Au-delà de rebattre les cartes de ce qu'est et de ce que doit être l'art, l'oeuvre de Shiraga recèle ainsi un message universel, comme le notait Antoni Tàpies : "La contemplation des tableaux de Shiraga, agités et polysémiques, où s'entrecroisent tant de traces de pieds et de glissades, parfois sanglantes, parfois noires, peut, je crois, être riche d'enseignements. Qu'on le veuille ou non, pour une part, nous associons son travail aux va-nu-pieds, aux traces de pas de tant d'êtres humains qui luttent pour survivre, et que nous trouvons laids et gênants. Mais d'un autre côté, son art est suffisamment complexe pour évoquer d'autres pieds, volontairement nus, pour mieux toucher la terre, la nature, pour avoir un contact plus immédiat avec les choses essentielles capables de nous vivifier et de nous donner espoir." (A. Tàpies, introduction au catalogue de l'exposition Shiraga, Galerie Stadler, Paris, 1992).



"Shiraga's painting inspires a feeling which is quite unusual in front of a painting: respect, respect for the challenge the artist set himself and which he overcame, to varying degrees. It is unlikely that anyone else has revealed their heroism to such an extent in abstract painting." (J. Turot, "La Peinture Comme Héroïsme", Ena Mensuel, Paris, May 1992).

Produced in 1961, a year before the artist's first solo exhibition outside Japan (organised by Galerie Stadler),
BB104 presents itself to the spectator above all as a canvas of immaculate white, in the centre of which swirls a magma of vibrant paint, dispersing its centrifugal force in infinite splatters, invading the confines of the painting. The extreme tension of the work on the surface of the canvas is embodied in the chromatic range of reds - brown, blood-red, orange, scarlet - as in the density of the powerful blocks of black paint, as well as in the architecture of the painting, hinting at the artist's mad choreography as he launched barefoot onto the surface of the work, tracing deep, random furrows in the oil he had previously deposited on the canvas.

The composition of
BB104, in which masses of paint appear to gravitate around the incandescent centre of the work, leaving margins of purity around the edge, reflects the way in which Shiraga considered the creative act. For him, the work was designed to be an externalisation of the artist's own existence, in a movement beginning in the centre (the artist) and moving outwards (the universe). Investing himself body and soul, quite literally, in his canvases, in this respect Shiraga is faithful to the principles of the Gutai group. Jirô Yoshihara, the movement's founder, explained in 1956: "In concrete art, the antagonism between mind and material is reconciled. The material does not identify itself to the mind and the mind is not subordinated to the material. When the material itself reveals its specific nature, it offers its testimony, even shouts it. Promoting material is the way to bring the mind to life. Raising the mind involves introducing material into the upper reaches of spirituality." (quoted in G. Nothelfer, Kazuo Shiraga, Berlin, 1992, p. 67).
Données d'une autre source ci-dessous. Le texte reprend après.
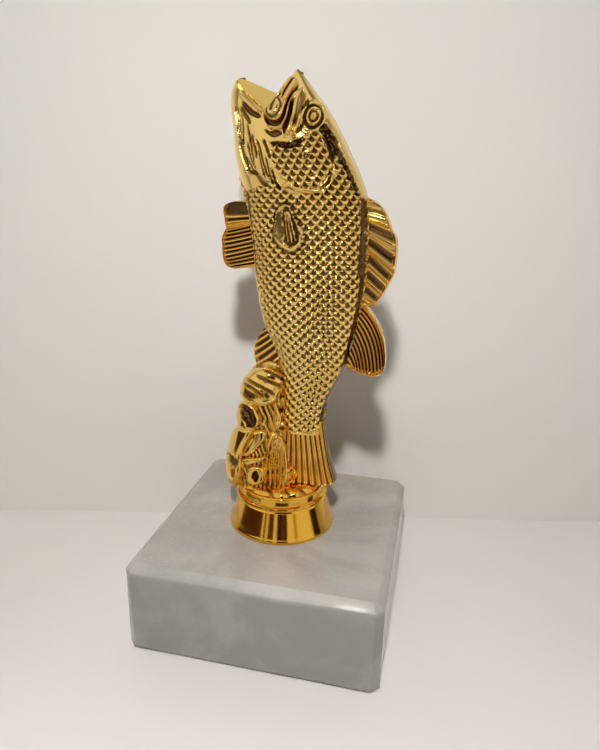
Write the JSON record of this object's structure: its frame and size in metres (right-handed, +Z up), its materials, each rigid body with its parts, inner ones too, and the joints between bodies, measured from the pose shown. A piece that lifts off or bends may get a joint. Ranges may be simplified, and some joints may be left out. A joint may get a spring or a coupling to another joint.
{
  "type": "fish trophy figurine",
  "caption": "Gilt bass standing on its tail with an open mouth, on a round flared pedestal screwed to a square bevelled marble block, as a trophy or ornament.",
  "frame": {"origin": "on the table, under the centre of the square block", "axes": "+Z up; -Y is the front of the block and the fish's left side; the fish's back faces +X and its belly -X"},
  "size_m": [0.08, 0.08, 0.1726],
  "materials": {
    "marble": "polished pale grey marble, softly clouded",
    "gilt_plastic": "vacuum-metallised plastic under a clear gold lacquer",
    "zinc_steel": "bright zinc-plated steel",
    "felt": "black self-adhesive felt"
  },
  "bodies": {
    "root": {"marble_block": "marble", "left_shell": "gilt_plastic", "right_shell": "gilt_plastic", "stud": "zinc_steel", "captive_nut": "zinc_steel", "flat_washer": "zinc_steel", "lock_washer": "zinc_steel", "clamp_nut": "zinc_steel", "felt_pad_front_left": "felt", "felt_pad_front_right": "felt", "felt_pad_back_left": "felt", "felt_pad_back_right": "felt"}
  },
  "joints": []
}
In addition to addressing what art is and should be, Shiraga's art therefore conveys a universal message, as Antoni Tàpies noted: "Contemplation of Shiraga paintings - wild and polysemous, criss-crossed with so many feet marks and slides, sometimes bloody, sometimes black - can, I think, be very informative. Whether we like it or not, we partly associate his work with beggars, the tracks of so many human beings struggling to survive and who we find ugly and a nuisance. But in another way, his art is sufficiently complex to evoke other feet, deliberately bare, so as to better touch the earth and nature, to have more immediate contact with those essential things capable of invigorating us and giving us hope." (A. Tàpies, introduction to the
Shiraga exhibition catalogue, Galerie Stadler, Paris, 1992).